Return, unaltered, every line from the beginning of the material below up to and including the one with "const GAP = 0.4;".

* Material
* * * * * * * * *
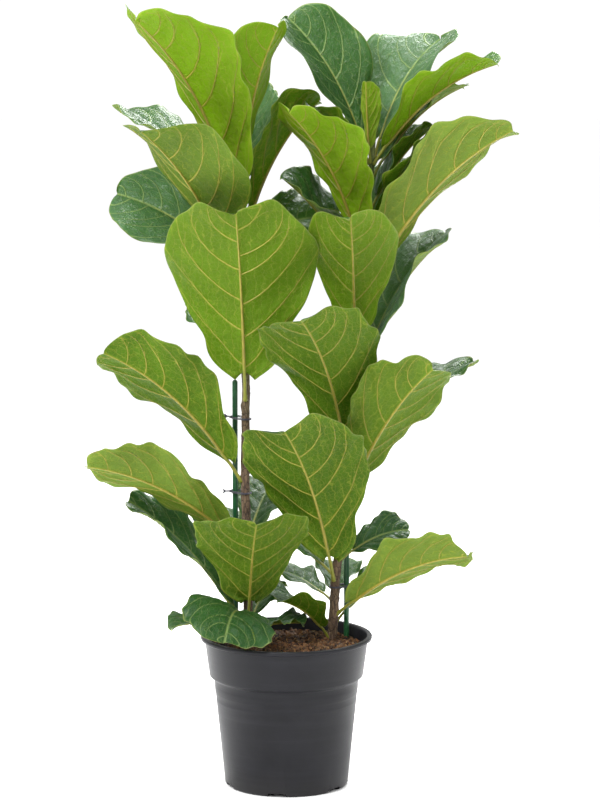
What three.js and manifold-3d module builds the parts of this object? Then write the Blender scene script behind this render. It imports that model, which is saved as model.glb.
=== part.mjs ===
// Potted fiddle leaf fig: a nursery pot of soil, two stems tied to canes, buds and leaves.
// Millimetres, +Z up.  The origin is the middle of the pot's flat underside, on the floor.
// The row's front is -Y.  Azimuth 0 points to +X, 90 to +Y, 270 to the front.
import * as THREE from "three";
import { mergeVertices } from "three/addons/utils/BufferGeometryUtils.js";
import Module from "manifold-3d";

const wasm = await Module();
wasm.setup();

const TAU = 2 * Math.PI;
const GAP = 0.4;             // clear space left between neighbouring pieces

// ---- sizes --------------------------------------------------------------
const POT_HEIGHT = 243;
const LIP_RADIUS = 137.5;
const FOOT_RADIUS = 97;
const WALL = 2.2;
const FLOOR = 3;
const POT_SIDES = 48;
const WALL_FOOT = 99;        // outer radius of the wall at its foot
const FOOT_TOP = 4;          // height where the wall starts
const WALL_LEDGE = 116;      // outer radius where the wall steps out to the band
const LEDGE = 172;           // height of that step
const BAND_LOW = 123.5;      // outer radius at the foot of the band
const BAND_FOOT = 180;       // height of the foot of the band
const BAND_HIGH = 131;       // outer radius at the top of the band
const BAND_TOP = 236;        // height of the top of the band
const DRAIN_COUNT = 6;
const DRAIN_WIDTH = 30;
const DRAIN_HEIGHT = 6;
const DRAIN_LENGTH = 34;     // how far a slot runs in from the wall
const DRAIN_MIDDLE = 94;     // radius at the middle of a slot
const DRAIN_FIRST = 261;     // azimuth of the first drain slot

const SOIL_EDGE = 222;       // height of the soil at the wall
const SOIL_MIDDLE = 226;     // height of the soil in the middle
const SOIL_MARGIN = 0.6;     // kept off the wall, whose many flats cut in between corners
const SOIL_SIDES = 36;
const BURIED_STEM = 50;
const BURIED_CANE = 40;

const STEM_SIDES = 10;
const STEM_RINGS = 22;
const NECK = 0.92;           // girth between two old leaf scars, as a part of the most
const CANE_RADIUS = 4.5;
const CANE_SIDES = 12;
const CANE_CHAMFER = [2, 1.5];   // height and width
const TIE_WIRE = 1.1;        // radius of the wire
const TIE_SIDES = 5;
const TIE_STEPS = 24;        // along the loop
const TIE_BEND_STEPS = 6;    // round each end of the loop
const TIE_SLACK = 0.4;
const TAIL_LENGTH = 12;
const TAIL_SPREAD = 25;      // degrees each end leans from the middle
const TAIL_OVERLAP = 0.3;    // how deep a tail starts in the loop
const BUD_RINGS = 7;
const LEAF_THICKNESS = 1.2;
const JOINT_SLACK = 0.3;     // more clearance where a leaf meets the stem's flats

// ---- where the stems and canes stand ------------------------------------
// Each point of a stem is [x, y, z, radius].
const STEMS = {
  left: [
    [-62, 20, 165, 8], [-62, 20, 228, 8], [-62, 16, 340, 7.5], [-66, 14, 500, 7],
    [-64, 10, 640, 6.5], [-70, 5, 830, 5.5], [-73, 0, 1035, 4],
  ],
  right: [
    [74, 50, 165, 8], [74, 50, 228, 8], [80, 42, 335, 7.5], [97, 30, 500, 7],
    [110, 24, 700, 6.5], [122, 20, 850, 5.5], [138, 20, 1040, 4],
  ],
};
const CANES = {
  left: { x: -82, y: 34, top: 650 },
  right: { x: 97, y: 56, top: 1080 },
};

// Height of each tie and the azimuth of its twisted ends.
const TIES = {
  left: [[237, 200], [470, 185], [590, 150]],
  right: [[312, 60], [560, 80], [750, 60]],
};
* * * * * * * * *
* Output
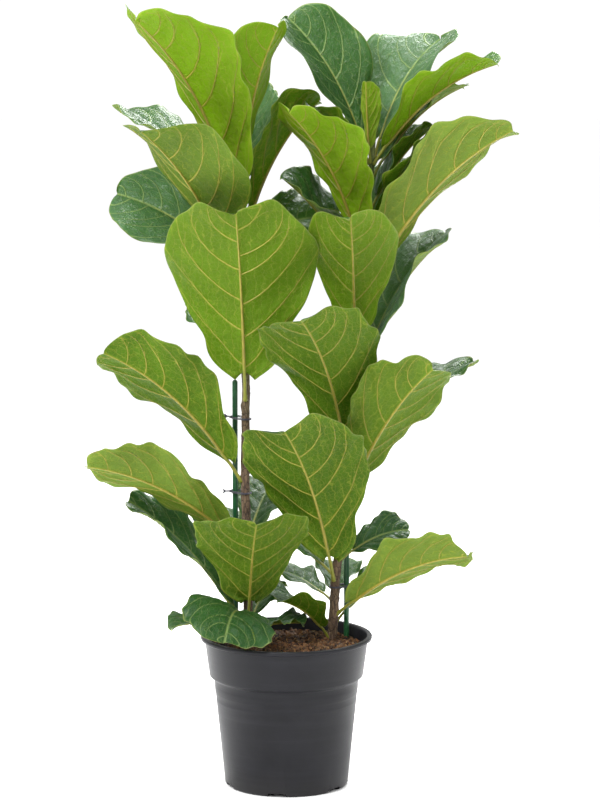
What three.js and manifold-3d module builds the parts of this object? Then write the Blender scene script behind this render. It imports that model, which is saved as model.glb.
=== part.mjs ===
// Potted fiddle leaf fig: a nursery pot of soil, two stems tied to canes, buds and leaves.
// Millimetres, +Z up.  The origin is the middle of the pot's flat underside, on the floor.
// The row's front is -Y.  Azimuth 0 points to +X, 90 to +Y, 270 to the front.
import * as THREE from "three";
import { mergeVertices } from "three/addons/utils/BufferGeometryUtils.js";
import Module from "manifold-3d";

const wasm = await Module();
wasm.setup();

const TAU = 2 * Math.PI;
const GAP = 0.4;             // clear space left between neighbouring pieces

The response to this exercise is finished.